-- Entries from a dataset --
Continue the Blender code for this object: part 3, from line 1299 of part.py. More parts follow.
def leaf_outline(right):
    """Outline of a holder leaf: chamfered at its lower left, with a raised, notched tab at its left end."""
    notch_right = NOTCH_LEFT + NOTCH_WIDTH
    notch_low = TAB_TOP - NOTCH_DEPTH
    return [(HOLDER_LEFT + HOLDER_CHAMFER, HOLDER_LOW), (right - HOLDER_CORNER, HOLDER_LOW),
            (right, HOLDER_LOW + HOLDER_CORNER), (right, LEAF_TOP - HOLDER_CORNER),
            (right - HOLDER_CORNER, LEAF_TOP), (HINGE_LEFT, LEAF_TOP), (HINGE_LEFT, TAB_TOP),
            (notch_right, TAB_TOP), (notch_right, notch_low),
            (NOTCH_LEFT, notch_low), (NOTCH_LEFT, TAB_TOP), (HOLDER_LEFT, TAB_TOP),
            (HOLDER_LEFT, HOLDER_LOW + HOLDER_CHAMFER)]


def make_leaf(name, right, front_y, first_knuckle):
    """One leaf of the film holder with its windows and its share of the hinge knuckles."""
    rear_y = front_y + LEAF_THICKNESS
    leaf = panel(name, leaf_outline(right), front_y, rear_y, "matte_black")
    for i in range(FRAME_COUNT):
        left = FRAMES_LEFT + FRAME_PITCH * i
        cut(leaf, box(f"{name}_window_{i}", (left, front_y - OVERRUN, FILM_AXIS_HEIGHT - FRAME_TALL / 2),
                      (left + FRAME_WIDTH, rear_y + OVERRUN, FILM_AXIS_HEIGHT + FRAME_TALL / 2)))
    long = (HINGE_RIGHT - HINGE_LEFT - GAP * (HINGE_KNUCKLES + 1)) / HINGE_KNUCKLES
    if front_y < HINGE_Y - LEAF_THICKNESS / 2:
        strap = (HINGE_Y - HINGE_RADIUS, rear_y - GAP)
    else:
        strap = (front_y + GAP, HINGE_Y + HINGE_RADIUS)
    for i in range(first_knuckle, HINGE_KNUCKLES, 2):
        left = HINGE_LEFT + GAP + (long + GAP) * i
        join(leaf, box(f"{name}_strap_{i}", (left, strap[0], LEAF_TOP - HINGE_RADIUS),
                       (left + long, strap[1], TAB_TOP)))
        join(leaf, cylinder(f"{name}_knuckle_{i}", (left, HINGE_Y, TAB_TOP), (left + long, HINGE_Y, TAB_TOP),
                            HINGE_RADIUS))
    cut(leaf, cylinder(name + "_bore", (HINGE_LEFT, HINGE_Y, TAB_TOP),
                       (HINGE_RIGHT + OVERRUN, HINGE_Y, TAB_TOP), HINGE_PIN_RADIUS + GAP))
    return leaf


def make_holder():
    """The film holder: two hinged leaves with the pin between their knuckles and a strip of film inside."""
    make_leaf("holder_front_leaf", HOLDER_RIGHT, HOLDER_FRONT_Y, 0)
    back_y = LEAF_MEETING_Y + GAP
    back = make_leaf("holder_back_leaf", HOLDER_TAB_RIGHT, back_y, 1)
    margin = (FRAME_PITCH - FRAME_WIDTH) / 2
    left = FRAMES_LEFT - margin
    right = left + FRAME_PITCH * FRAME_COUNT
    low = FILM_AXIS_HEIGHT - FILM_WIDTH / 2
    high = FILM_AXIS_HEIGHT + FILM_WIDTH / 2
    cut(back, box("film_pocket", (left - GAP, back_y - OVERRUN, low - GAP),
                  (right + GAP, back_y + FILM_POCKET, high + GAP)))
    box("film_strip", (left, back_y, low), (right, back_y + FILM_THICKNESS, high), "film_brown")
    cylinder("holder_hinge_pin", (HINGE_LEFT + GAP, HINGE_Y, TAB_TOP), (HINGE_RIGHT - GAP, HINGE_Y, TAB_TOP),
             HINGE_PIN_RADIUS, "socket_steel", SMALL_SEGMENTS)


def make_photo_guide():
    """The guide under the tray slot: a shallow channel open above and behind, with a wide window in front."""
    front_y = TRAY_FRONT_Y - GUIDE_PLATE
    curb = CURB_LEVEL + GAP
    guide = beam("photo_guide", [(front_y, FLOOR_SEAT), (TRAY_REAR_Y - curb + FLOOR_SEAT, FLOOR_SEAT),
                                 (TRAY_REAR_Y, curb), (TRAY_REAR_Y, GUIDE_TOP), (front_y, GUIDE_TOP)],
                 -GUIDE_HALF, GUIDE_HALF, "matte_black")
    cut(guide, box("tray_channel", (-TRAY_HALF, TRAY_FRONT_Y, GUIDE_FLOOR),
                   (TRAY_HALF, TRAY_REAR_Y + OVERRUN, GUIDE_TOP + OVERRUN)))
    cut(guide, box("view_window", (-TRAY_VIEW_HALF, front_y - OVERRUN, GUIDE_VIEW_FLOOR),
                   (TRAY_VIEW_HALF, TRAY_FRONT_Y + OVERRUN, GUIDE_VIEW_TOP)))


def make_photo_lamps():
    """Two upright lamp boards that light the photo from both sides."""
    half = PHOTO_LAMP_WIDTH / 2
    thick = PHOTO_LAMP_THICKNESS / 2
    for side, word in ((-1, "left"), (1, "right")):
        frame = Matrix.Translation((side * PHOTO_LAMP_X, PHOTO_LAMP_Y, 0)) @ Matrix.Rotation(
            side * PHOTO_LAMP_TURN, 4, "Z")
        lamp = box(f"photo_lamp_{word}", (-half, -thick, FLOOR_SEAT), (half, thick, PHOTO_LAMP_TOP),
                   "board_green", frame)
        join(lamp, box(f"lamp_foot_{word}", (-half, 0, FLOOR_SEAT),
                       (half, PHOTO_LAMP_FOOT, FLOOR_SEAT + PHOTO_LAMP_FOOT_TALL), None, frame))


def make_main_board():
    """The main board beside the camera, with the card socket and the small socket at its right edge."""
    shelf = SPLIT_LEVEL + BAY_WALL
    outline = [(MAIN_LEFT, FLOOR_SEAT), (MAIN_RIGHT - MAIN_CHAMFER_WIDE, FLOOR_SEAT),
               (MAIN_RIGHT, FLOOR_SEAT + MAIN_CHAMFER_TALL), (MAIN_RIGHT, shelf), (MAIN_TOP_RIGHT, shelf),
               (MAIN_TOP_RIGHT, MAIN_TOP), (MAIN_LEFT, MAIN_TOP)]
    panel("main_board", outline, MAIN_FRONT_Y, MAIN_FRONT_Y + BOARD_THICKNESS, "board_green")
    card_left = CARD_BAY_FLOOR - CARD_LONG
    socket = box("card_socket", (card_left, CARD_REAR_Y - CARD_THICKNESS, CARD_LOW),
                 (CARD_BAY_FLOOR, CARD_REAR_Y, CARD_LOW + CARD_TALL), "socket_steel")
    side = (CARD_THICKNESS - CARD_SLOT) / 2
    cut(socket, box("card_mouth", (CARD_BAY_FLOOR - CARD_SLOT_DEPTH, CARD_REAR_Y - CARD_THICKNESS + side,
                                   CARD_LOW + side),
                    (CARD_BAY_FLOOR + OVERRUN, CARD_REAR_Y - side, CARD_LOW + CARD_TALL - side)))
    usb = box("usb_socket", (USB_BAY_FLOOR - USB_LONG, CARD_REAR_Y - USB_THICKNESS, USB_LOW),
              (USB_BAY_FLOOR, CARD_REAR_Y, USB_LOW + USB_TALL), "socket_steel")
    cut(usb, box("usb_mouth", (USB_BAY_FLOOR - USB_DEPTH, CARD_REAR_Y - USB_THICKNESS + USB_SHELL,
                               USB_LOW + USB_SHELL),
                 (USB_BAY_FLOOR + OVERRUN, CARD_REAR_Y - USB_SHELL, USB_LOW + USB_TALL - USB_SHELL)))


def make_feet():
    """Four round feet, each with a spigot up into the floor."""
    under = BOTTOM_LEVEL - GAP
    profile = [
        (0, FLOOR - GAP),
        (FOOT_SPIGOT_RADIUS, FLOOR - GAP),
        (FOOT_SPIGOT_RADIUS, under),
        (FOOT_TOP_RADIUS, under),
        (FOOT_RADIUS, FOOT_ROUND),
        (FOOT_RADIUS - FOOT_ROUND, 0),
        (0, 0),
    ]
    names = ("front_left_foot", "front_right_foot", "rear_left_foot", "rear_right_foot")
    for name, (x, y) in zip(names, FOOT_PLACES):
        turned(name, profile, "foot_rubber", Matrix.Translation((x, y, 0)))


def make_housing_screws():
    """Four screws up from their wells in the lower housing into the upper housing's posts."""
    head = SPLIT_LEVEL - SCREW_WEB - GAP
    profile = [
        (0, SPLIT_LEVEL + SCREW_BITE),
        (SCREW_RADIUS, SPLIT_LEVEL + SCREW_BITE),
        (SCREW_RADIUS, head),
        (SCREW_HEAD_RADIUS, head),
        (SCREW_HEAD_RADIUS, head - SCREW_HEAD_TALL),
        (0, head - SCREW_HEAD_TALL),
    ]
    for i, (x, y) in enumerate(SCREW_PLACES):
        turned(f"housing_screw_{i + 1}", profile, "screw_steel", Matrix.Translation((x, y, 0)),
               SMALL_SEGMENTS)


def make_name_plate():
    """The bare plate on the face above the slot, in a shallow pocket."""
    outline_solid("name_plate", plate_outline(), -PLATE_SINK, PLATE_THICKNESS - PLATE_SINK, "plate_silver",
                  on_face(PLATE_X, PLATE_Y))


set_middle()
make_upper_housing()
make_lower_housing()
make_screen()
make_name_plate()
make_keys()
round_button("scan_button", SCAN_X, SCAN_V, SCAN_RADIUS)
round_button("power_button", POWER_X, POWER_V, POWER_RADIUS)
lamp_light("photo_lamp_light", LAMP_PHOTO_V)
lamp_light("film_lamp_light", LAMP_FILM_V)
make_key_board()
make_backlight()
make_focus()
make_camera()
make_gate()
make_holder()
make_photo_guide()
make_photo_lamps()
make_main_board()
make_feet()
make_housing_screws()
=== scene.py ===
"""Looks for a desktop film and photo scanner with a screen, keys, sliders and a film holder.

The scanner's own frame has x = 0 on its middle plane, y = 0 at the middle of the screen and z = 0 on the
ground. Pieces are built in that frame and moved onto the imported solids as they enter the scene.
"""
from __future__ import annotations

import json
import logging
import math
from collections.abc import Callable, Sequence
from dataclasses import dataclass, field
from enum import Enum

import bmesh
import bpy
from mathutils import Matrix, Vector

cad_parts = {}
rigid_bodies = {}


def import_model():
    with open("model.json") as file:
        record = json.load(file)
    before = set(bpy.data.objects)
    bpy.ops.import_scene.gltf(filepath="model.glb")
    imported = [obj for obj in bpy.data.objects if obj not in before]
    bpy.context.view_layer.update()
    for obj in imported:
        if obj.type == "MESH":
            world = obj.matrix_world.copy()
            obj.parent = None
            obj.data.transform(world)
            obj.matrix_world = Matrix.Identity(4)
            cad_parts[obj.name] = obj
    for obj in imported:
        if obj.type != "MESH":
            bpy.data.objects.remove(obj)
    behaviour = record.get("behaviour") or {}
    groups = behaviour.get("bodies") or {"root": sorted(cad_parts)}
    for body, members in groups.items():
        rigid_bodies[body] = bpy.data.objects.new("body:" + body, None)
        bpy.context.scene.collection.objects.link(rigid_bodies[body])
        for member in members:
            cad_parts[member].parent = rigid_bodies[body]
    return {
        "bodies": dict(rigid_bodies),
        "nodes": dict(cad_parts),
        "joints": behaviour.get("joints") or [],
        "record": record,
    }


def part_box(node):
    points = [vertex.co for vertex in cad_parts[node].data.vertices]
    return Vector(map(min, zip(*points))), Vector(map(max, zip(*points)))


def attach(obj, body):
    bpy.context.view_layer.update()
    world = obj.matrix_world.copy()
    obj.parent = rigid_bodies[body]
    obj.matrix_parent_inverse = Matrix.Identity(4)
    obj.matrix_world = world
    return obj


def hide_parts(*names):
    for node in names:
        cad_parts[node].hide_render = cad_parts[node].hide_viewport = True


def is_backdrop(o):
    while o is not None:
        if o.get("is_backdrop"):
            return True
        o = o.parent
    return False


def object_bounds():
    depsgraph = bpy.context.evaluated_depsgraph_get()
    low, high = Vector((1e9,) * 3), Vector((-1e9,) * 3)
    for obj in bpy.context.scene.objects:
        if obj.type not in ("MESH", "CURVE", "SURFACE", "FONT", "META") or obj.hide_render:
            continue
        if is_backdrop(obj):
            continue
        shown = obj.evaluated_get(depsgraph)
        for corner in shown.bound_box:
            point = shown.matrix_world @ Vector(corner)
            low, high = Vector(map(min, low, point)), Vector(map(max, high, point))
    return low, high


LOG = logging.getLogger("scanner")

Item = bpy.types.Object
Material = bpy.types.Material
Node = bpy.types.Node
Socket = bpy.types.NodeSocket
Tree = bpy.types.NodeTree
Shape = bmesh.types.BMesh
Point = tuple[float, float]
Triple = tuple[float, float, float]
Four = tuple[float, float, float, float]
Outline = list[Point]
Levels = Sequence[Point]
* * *
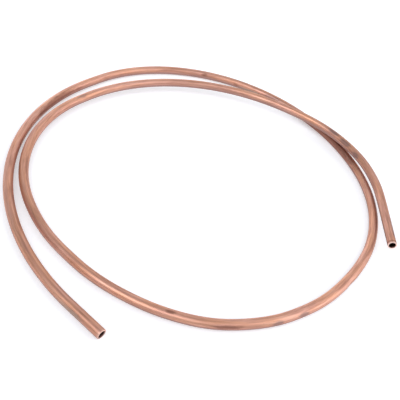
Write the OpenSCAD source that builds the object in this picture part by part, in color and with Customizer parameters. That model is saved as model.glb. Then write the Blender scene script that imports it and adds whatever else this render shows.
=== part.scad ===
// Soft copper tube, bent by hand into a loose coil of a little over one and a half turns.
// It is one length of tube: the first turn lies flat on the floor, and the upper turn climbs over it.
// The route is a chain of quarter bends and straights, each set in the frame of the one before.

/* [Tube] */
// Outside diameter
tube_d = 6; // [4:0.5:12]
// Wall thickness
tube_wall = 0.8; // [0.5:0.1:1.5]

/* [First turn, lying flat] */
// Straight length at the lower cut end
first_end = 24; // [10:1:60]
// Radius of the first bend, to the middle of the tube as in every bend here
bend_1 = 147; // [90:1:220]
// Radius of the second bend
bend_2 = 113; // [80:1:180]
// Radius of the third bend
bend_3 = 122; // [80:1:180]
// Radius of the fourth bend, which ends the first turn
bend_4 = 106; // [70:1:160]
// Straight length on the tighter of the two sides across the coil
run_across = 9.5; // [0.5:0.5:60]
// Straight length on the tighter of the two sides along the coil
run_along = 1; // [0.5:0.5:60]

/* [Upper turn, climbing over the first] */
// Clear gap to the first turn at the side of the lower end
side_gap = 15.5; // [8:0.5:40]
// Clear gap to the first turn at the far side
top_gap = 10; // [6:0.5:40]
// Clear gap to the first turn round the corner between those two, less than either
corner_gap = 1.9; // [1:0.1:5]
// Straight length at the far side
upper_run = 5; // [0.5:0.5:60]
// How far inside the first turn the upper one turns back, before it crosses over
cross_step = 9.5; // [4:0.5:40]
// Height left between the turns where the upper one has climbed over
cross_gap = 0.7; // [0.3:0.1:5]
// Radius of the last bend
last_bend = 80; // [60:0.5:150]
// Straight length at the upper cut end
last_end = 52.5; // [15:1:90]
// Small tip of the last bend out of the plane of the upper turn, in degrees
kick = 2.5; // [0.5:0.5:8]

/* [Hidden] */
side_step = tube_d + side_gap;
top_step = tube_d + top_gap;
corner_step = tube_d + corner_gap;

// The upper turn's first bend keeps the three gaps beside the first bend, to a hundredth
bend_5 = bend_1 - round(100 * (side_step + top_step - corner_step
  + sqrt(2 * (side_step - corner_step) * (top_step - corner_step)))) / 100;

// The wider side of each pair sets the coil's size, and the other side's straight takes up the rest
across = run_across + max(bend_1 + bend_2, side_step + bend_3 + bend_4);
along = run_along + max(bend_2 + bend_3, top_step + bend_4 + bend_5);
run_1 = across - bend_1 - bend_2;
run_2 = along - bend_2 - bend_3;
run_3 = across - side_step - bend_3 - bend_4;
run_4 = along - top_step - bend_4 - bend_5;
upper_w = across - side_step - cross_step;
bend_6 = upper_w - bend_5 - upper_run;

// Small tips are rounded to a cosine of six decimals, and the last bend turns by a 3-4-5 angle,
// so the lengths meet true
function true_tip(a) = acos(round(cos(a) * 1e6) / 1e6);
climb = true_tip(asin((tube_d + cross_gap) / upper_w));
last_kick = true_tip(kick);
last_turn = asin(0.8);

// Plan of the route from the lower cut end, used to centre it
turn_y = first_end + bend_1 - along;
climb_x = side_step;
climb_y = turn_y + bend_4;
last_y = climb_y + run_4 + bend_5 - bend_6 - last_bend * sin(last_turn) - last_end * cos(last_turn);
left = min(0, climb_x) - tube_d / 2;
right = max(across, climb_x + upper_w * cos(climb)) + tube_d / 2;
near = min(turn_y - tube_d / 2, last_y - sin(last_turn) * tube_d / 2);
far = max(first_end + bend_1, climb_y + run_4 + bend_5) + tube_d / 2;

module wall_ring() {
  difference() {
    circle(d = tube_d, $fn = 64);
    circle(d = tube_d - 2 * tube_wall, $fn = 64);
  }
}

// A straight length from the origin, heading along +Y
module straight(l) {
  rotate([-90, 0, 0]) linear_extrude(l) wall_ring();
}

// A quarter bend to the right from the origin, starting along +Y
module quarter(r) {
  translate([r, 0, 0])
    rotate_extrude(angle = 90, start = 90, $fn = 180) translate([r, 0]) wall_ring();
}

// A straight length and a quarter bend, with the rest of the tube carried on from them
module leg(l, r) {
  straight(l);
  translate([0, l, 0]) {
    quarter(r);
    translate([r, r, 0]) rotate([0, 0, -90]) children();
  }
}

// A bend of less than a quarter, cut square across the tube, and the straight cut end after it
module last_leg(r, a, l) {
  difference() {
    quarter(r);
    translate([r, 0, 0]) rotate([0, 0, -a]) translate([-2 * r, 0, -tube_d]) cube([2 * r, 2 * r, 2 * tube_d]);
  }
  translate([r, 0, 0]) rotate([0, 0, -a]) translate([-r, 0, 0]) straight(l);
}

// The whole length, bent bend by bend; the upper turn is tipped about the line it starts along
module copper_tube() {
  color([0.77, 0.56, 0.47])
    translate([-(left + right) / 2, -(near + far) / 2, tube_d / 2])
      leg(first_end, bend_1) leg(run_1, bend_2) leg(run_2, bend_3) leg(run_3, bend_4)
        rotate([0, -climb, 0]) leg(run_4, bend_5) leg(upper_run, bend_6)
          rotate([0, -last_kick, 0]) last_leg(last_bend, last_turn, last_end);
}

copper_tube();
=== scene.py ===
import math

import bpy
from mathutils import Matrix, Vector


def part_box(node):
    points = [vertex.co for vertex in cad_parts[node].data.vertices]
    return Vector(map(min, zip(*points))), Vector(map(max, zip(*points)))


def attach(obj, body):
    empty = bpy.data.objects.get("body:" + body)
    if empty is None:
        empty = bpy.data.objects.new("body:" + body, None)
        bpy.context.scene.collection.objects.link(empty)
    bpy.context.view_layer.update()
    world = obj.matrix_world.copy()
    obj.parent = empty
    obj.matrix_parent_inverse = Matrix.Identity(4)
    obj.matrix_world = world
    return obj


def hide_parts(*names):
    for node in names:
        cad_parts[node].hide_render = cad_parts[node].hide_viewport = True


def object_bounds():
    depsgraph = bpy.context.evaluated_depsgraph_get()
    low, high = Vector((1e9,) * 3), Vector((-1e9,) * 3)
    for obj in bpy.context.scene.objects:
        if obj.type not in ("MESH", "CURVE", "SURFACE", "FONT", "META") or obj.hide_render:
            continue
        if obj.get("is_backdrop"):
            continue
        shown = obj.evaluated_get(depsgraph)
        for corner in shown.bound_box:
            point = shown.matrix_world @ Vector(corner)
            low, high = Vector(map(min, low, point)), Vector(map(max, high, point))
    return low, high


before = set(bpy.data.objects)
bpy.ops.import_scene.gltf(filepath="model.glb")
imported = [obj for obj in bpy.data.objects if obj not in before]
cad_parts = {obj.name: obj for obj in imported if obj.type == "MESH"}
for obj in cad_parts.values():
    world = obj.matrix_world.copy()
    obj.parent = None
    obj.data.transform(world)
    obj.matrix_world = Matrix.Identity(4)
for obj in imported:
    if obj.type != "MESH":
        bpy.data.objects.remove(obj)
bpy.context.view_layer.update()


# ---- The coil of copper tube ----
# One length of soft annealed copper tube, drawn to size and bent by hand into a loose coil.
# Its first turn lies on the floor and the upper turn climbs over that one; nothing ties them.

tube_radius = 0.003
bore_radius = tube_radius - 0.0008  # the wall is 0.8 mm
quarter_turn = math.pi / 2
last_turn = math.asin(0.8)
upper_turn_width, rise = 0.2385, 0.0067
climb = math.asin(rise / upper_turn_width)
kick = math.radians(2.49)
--
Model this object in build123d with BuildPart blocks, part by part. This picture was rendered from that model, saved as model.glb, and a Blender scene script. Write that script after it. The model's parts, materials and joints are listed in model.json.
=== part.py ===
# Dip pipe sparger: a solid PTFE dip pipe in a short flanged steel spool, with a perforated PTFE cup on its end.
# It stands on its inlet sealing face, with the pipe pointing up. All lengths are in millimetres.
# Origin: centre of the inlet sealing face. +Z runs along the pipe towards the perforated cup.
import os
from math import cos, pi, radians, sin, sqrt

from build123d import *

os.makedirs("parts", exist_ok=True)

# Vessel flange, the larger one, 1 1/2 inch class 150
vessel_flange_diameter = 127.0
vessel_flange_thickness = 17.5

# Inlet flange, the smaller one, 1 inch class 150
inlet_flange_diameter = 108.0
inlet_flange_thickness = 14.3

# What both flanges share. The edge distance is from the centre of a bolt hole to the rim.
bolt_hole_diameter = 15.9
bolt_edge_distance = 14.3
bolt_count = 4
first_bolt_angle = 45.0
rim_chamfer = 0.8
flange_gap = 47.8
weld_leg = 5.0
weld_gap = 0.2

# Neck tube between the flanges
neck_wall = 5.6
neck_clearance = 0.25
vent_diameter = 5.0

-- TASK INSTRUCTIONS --
Above is a listing; print exactly its lines from the one with "set_middle()" through the one with "for body, members", and no other lines.

-- OUTPUT FOR THIS TASK --
set_middle()
make_upper_housing()
make_lower_housing()
make_screen()
make_name_plate()
make_keys()
round_button("scan_button", SCAN_X, SCAN_V, SCAN_RADIUS)
round_button("power_button", POWER_X, POWER_V, POWER_RADIUS)
lamp_light("photo_lamp_light", LAMP_PHOTO_V)
lamp_light("film_lamp_light", LAMP_FILM_V)
make_key_board()
make_backlight()
make_focus()
make_camera()
make_gate()
make_holder()
make_photo_guide()
make_photo_lamps()
make_main_board()
make_feet()
make_housing_screws()
=== scene.py ===
"""Looks for a desktop film and photo scanner with a screen, keys, sliders and a film holder.

The scanner's own frame has x = 0 on its middle plane, y = 0 at the middle of the screen and z = 0 on the
ground. Pieces are built in that frame and moved onto the imported solids as they enter the scene.
"""
from __future__ import annotations

import json
import logging
import math
from collections.abc import Callable, Sequence
from dataclasses import dataclass, field
from enum import Enum

import bmesh
import bpy
from mathutils import Matrix, Vector

cad_parts = {}
rigid_bodies = {}


def import_model():
    with open("model.json") as file:
        record = json.load(file)
    before = set(bpy.data.objects)
    bpy.ops.import_scene.gltf(filepath="model.glb")
    imported = [obj for obj in bpy.data.objects if obj not in before]
    bpy.context.view_layer.update()
    for obj in imported:
        if obj.type == "MESH":
            world = obj.matrix_world.copy()
            obj.parent = None
            obj.data.transform(world)
            obj.matrix_world = Matrix.Identity(4)
            cad_parts[obj.name] = obj
    for obj in imported:
        if obj.type != "MESH":
            bpy.data.objects.remove(obj)
    behaviour = record.get("behaviour") or {}
    groups = behaviour.get("bodies") or {"root": sorted(cad_parts)}
    for body, members in groups.items():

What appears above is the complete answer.